The 10 Best Alien, Beastly, and Supernatural Captors in Film

You can’t have a great escape without a great captor, now can you? You need a really good reason to jump off that too-high cliff or claw your way out of a subterranean cave.

As much as we may loathe them, we at Krakit have got to give big screen terrorizers props for creating the escape situations that thrill and inspire us. First, we start with the 10 best beastly and supernatural captors, and next post we’ll look at those captors who are, despairingly, all too human.

10. Cooper from Super 8

He’s gigantic, he’s got a weird-looking nose, and he cocoons people like a massive spider. But ultimately he’s just trying to get home, so he’s at the bottom of our list.



9. Jabba the Hutt from Return of the Jedi                          

No one can argue that Jabba is a captor without style. He chooses fashionable items for his captives, though his love of chains gets a little out of hand.

8. The virus from [REC]

While man plays a part in the terror of the unfortunate souls held captive in a Barcelona apartment building in REC, ultimate responsibility lies with the ruthless virus that lands them in quarantine in the first place.

7. The Beast from Beauty and the Beast

You probably didn’t expect to see a Disney film on this list, but here we have a captor who manages to induce Stockholm Syndrome through song and dance. It’s inspired.

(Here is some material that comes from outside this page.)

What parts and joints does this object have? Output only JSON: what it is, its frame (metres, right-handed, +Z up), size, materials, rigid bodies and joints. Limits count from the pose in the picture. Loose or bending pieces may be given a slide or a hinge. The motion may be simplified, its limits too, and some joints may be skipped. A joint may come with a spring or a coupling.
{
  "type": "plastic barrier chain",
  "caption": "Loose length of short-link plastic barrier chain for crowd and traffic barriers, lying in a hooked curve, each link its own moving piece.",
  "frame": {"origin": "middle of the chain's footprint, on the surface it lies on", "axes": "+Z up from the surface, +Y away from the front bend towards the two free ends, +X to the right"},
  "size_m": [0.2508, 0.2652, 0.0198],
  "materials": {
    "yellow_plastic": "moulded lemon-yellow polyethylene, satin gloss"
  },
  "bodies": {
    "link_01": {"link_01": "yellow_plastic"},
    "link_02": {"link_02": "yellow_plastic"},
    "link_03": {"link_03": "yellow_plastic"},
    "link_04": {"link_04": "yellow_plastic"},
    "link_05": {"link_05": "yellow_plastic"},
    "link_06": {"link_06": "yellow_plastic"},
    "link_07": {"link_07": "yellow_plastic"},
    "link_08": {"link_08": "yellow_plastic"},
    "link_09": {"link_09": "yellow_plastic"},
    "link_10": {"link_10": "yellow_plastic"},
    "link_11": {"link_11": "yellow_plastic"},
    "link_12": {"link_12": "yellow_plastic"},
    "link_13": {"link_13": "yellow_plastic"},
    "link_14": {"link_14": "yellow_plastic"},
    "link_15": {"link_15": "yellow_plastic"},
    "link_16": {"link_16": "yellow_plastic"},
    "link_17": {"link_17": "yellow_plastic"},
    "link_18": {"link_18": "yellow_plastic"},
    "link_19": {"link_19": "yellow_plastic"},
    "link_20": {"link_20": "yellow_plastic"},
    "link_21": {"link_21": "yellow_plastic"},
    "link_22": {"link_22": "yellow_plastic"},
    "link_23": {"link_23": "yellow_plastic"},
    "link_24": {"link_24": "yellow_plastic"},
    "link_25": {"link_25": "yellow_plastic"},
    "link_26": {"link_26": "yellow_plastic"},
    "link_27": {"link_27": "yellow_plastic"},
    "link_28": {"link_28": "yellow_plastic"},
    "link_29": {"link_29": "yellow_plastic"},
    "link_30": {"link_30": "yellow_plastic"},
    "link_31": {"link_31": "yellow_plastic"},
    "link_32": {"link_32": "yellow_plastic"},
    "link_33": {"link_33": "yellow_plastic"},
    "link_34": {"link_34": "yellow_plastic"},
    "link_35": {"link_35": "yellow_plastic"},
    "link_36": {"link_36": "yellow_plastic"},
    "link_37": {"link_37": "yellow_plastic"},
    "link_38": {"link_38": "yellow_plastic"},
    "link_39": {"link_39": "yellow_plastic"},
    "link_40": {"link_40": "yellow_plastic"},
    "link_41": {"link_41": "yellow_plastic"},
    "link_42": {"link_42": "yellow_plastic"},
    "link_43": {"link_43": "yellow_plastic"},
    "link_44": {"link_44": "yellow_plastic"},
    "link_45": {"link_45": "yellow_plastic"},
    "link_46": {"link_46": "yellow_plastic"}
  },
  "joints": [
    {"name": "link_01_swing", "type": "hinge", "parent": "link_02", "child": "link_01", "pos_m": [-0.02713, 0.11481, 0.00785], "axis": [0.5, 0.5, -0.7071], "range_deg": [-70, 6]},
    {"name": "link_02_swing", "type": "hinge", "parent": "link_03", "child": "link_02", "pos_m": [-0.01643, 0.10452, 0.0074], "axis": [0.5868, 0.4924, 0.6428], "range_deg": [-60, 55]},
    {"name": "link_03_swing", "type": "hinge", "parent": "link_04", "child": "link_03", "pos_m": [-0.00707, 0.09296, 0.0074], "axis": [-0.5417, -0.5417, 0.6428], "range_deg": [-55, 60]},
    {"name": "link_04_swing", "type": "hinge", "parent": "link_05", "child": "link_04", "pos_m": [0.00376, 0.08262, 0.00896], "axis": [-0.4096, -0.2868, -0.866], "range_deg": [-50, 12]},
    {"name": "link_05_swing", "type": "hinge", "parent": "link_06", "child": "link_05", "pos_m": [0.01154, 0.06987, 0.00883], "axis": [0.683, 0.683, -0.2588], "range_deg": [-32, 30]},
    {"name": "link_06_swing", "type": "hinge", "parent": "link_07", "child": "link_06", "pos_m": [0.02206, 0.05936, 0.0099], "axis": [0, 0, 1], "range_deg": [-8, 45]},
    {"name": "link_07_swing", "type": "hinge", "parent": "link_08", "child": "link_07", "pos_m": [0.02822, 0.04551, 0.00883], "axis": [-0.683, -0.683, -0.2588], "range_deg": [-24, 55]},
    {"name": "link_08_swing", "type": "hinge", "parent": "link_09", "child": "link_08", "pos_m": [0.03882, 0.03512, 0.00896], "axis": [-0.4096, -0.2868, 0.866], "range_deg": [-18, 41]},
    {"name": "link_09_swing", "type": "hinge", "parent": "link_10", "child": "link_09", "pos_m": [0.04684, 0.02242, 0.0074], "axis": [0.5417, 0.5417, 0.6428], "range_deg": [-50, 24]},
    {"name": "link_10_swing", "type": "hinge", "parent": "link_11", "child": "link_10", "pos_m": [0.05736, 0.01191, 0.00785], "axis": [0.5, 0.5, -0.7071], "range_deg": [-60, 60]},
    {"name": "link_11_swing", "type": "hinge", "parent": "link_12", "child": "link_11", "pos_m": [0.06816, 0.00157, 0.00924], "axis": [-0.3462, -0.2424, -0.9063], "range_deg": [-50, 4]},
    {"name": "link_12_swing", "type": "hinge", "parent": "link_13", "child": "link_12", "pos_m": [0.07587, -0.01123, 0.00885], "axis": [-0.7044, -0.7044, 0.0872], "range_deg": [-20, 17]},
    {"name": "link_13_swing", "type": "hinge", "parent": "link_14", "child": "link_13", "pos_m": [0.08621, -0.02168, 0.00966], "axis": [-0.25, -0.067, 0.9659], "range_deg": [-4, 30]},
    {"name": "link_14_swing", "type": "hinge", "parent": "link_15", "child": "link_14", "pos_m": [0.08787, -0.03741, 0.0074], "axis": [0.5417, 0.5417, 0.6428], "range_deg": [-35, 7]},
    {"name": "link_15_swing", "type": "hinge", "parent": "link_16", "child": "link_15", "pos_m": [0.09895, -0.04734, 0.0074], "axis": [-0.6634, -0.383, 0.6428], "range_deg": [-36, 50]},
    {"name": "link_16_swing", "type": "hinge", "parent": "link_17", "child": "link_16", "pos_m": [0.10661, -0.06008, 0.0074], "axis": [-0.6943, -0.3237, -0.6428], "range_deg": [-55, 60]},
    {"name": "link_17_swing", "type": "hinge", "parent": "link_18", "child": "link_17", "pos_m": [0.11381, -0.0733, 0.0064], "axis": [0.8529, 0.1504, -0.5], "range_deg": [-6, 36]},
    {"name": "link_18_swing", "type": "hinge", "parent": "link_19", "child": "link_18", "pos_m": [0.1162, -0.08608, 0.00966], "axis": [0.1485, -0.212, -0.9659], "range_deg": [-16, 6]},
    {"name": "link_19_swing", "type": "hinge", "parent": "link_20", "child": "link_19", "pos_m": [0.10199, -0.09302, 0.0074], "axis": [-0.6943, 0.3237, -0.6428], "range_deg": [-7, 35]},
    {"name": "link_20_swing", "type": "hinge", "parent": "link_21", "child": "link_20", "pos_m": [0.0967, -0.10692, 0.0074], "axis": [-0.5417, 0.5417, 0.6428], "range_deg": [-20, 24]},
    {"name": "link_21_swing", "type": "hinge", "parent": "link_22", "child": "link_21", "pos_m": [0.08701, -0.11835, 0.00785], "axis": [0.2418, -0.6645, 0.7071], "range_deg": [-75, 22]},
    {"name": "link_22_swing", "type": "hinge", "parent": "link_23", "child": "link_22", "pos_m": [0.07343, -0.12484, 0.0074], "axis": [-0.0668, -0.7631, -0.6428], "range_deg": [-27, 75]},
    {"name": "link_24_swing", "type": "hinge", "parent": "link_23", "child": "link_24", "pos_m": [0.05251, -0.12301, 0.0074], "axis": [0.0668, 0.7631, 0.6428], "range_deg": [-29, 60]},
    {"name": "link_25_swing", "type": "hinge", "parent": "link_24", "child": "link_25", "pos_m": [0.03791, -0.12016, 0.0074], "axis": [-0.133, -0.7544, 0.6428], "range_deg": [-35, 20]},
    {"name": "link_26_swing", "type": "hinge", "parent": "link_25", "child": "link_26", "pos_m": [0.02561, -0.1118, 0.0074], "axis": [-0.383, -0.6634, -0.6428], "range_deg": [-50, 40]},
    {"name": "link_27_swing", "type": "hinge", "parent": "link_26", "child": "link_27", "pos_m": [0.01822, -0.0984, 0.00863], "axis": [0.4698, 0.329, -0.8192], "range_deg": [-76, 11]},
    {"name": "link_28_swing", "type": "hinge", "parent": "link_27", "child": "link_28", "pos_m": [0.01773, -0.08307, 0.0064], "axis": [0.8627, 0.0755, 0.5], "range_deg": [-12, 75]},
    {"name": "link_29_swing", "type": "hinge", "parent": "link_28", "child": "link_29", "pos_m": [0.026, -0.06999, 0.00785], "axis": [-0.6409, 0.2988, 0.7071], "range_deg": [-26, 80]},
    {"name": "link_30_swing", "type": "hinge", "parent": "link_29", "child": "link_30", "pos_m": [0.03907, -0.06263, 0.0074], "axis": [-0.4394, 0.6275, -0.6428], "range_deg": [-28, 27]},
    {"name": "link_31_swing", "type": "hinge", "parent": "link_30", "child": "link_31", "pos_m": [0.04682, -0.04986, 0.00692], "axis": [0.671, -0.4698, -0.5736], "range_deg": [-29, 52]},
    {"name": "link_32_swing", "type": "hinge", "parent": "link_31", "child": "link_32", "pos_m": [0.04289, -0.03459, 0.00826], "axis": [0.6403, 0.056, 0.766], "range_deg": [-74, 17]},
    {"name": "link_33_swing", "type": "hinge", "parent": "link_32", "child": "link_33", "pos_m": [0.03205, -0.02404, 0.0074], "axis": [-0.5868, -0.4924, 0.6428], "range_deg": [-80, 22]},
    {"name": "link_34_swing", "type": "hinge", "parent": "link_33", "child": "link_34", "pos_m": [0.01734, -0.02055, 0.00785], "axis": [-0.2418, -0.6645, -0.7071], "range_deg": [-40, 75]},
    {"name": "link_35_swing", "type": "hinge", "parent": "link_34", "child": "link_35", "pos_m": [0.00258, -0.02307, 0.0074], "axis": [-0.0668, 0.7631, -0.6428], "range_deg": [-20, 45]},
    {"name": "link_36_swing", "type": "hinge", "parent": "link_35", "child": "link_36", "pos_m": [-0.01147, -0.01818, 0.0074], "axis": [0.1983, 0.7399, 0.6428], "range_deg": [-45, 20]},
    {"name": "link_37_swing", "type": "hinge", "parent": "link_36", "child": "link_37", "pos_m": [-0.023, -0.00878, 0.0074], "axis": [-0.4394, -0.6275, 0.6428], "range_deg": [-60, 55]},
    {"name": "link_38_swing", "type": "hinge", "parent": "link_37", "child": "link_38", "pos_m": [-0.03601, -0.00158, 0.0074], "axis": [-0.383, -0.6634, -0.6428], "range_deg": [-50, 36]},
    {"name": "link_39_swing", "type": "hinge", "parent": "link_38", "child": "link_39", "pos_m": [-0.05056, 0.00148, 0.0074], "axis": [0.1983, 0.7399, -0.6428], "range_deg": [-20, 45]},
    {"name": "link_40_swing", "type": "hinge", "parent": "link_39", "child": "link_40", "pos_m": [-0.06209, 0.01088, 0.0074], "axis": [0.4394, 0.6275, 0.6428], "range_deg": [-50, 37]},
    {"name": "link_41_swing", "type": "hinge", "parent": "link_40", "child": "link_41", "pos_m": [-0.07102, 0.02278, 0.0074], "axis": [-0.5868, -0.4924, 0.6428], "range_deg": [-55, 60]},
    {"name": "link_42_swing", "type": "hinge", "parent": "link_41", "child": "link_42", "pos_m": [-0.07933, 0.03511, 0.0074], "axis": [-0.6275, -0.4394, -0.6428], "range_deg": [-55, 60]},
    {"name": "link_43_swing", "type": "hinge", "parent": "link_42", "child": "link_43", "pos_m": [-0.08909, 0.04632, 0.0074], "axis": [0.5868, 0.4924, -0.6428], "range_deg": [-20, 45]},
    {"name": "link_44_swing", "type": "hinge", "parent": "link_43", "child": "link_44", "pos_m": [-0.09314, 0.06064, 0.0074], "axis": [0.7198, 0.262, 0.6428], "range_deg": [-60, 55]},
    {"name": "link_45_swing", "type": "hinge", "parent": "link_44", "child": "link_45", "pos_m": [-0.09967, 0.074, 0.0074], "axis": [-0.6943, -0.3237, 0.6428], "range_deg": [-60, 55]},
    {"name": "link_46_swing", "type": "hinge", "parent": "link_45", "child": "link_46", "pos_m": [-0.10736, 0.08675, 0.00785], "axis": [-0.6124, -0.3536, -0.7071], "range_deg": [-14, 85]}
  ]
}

6. The Female from Under the Skin

An alien lifeform that’s come to earth both to study mankind and to gorge herself on manflesh, The Female (Scarlett Johansson) has the most impressive captivity chamber of them all: a pool of immobilizing, flesh-liquefying goo.

5. The demon from The Exorcist

Forget trapping people in a building: the demon in The Exorcist jumps right into poor Regan’s body and takes up residence there. So much for feeling at home in your own skin.

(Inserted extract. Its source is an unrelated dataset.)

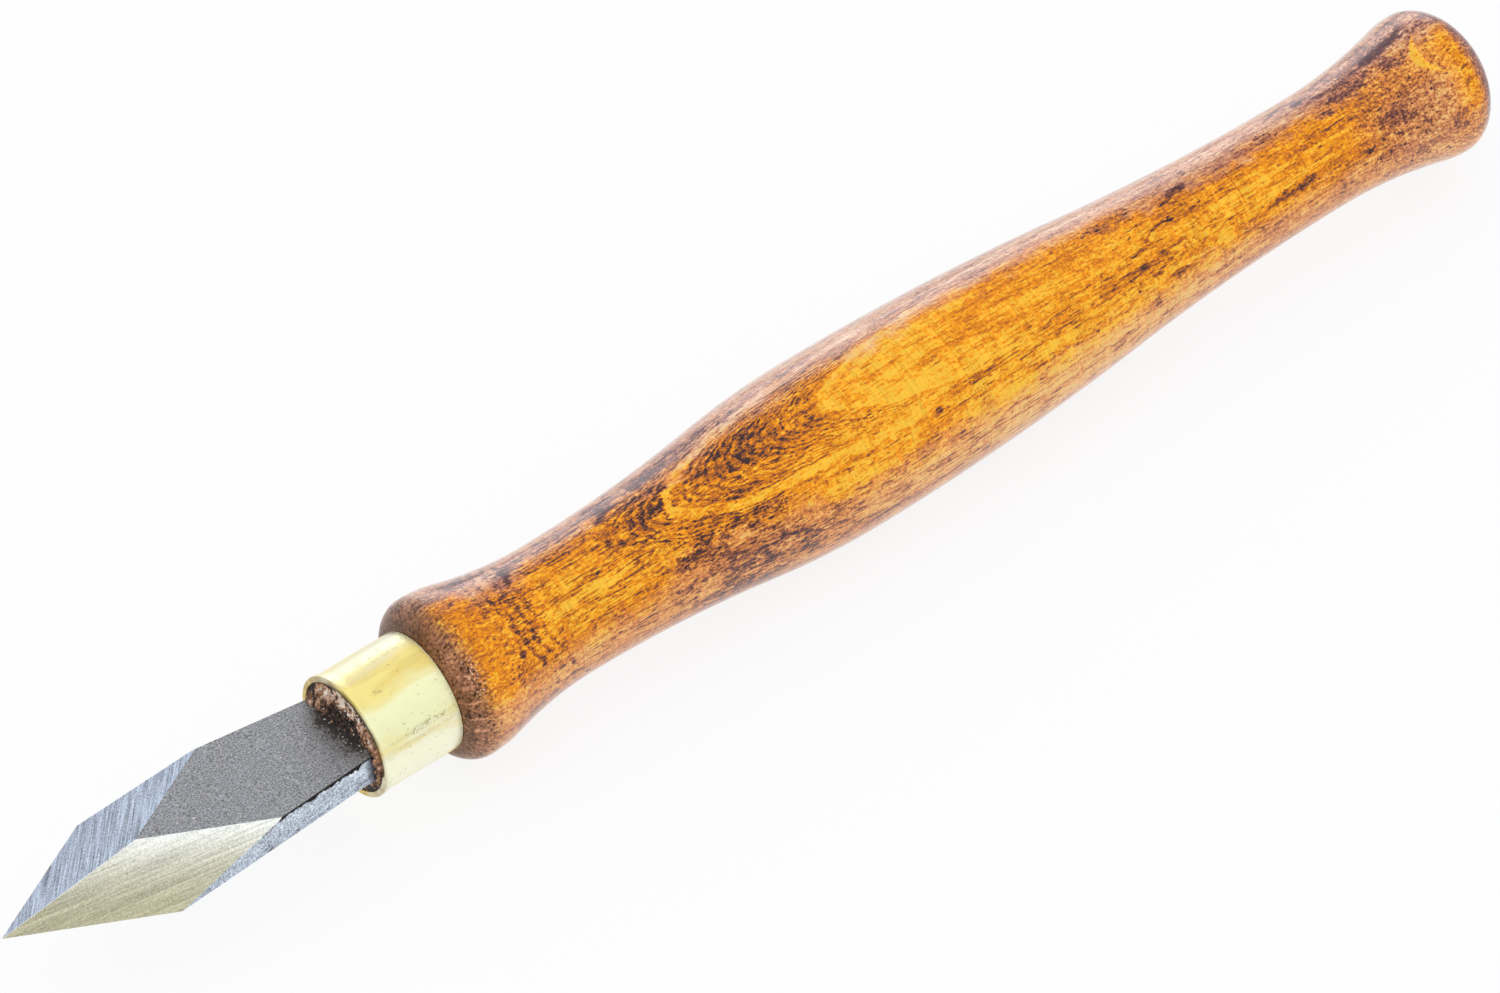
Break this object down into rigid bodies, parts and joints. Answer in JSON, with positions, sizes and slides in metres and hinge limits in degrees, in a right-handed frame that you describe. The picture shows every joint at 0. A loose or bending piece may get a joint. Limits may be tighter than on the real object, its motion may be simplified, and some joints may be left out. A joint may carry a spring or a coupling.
{
  "type": "marking knife",
  "caption": "Marking knife with a bevelled spear-point blade on a flat back, a brass ferrule and a turned beech handle.",
  "frame": {"origin": "on the handle's axis, half way between the point and the butt, which is the centre of the whole box", "axes": "+X along the handle's axis towards the butt, +Z out of the blade's bevelled face, so the flat back faces down"},
  "size_m": [0.1902, 0.0192, 0.0193],
  "materials": {
    "tool_steel": "dark as-forged faces, bright ground bevels and back",
    "bedding": "rough dark brown, crumbly",
    "brass": "satin, lightly tarnished",
    "beech": "amber stain under clear lacquer"
  },
  "bodies": {
    "root": {"blade": "tool_steel", "tang_bedding": "bedding", "ferrule": "brass", "handle": "beech"}
  },
  "joints": []
}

4. H.A.L. from 2001: A Space Odyssey

What do you do when the super smart computer that runs your spaceship turns your tin-can home into a series of traps? Hope you’re really good at holding your breath, mostly.


 

3. The creature from The Host

Unlike Cooper from Super 8, the creature in The Host uses its den like a tank at a seafood market, with its unlucky human snacks stuck in a deep sewer with very smooth walls (terrible for climbing, you see).

2. It from It Follows

Why terrorize people by trapping them in, say, a haunted house, when you can instead turn the entire world into a nightmare that requires constant escape? The presence from It Follows can’t think of a better alternative.

1. Freddy Kreuger from A Nightmare on Elm Street

Combining the tactics of the demon from The Exorcist and the presence from It Follows, Freddy knows the best way to keep someone under lock and key is to turn their very mind into a terrifying holding cell they can’t escape. Well done, Freddy. Well done.